* INSTRUCTIONS TO FOLLOW
Output the material below in full, exactly as it is.

* DATA EXTRACT
• • • • • • •

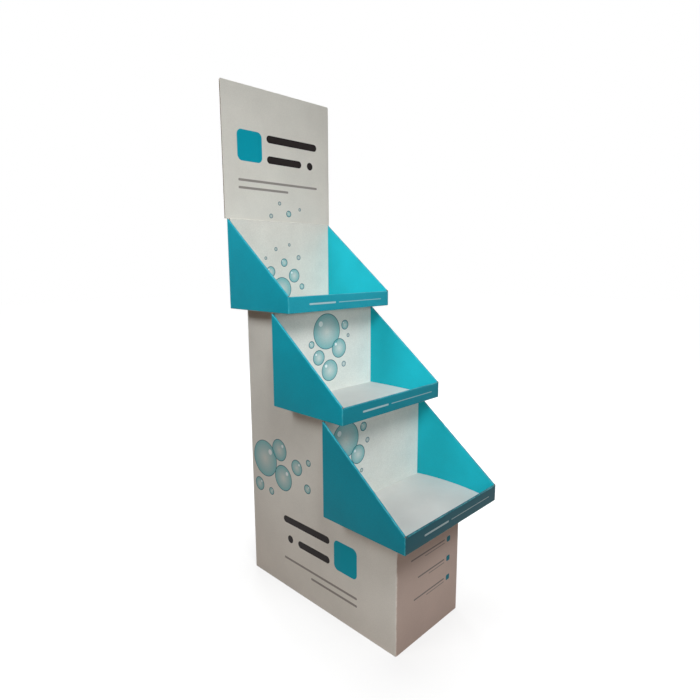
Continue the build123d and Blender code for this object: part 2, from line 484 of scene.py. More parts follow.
class Wiring:
    """Short calls that place and join the nodes of one material or node group."""

    def __init__(self, tree: Tree) -> None:
        """Keeps the node tree that is worked on."""
        self.tree = tree

    def feed(self, socket: Socket, source: object) -> None:
        """Joins a socket to another one, or sets its value.

        Args:
            socket: the input.
            source: another node's output, or a value.
        """
        if isinstance(source, bpy.types.NodeSocket):
            self.tree.links.new(source, socket)
        else:
            socket.default_value = source

    def fill(self, node: Node, **inputs: object) -> Node:
        """Feeds a node's inputs, whose names have low lines for spaces.

        Args:
            node: the node.
            **inputs: values or outputs for its inputs, by name.

        Returns:
            The same node.
        """
        for name, value in inputs.items():
            self.feed(node.inputs[name.replace("_", " ")], value)
        return node

    def add(self, kind: str, *terms: object, **settings: object) -> Node:
        """A new node with its settings and its first inputs fed.

        Args:
            kind: the node's type.
            *terms: values or outputs for its first inputs.
            **settings: its properties by name.

        Returns:
            The node.
        """
        node = self.tree.nodes.new(kind)
        for name, value in settings.items():
            setattr(node, name, value)
        for socket, term in zip(node.inputs, terms):
            self.feed(socket, term)
        return node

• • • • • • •

* EXERCISE SOLUTION
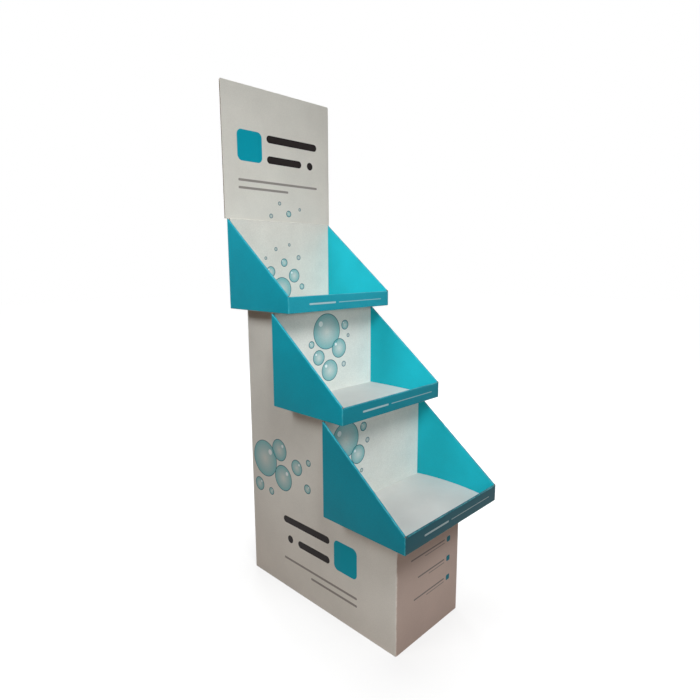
Continue the build123d and Blender code for this object: part 2, from line 484 of scene.py. More parts follow.
class Wiring:
    """Short calls that place and join the nodes of one material or node group."""

    def __init__(self, tree: Tree) -> None:
        """Keeps the node tree that is worked on."""
        self.tree = tree

    def feed(self, socket: Socket, source: object) -> None:
        """Joins a socket to another one, or sets its value.

        Args:
            socket: the input.
            source: another node's output, or a value.
        """
        if isinstance(source, bpy.types.NodeSocket):
            self.tree.links.new(source, socket)
        else:
            socket.default_value = source

    def fill(self, node: Node, **inputs: object) -> Node:
        """Feeds a node's inputs, whose names have low lines for spaces.

        Args:
            node: the node.
            **inputs: values or outputs for its inputs, by name.

        Returns:
            The same node.
        """
        for name, value in inputs.items():
            self.feed(node.inputs[name.replace("_", " ")], value)
        return node

    def add(self, kind: str, *terms: object, **settings: object) -> Node:
        """A new node with its settings and its first inputs fed.

        Args:
            kind: the node's type.
            *terms: values or outputs for its first inputs.
            **settings: its properties by name.

        Returns:
            The node.
        """
        node = self.tree.nodes.new(kind)
        for name, value in settings.items():
            setattr(node, name, value)
        for socket, term in zip(node.inputs, terms):
            self.feed(socket, term)
        return node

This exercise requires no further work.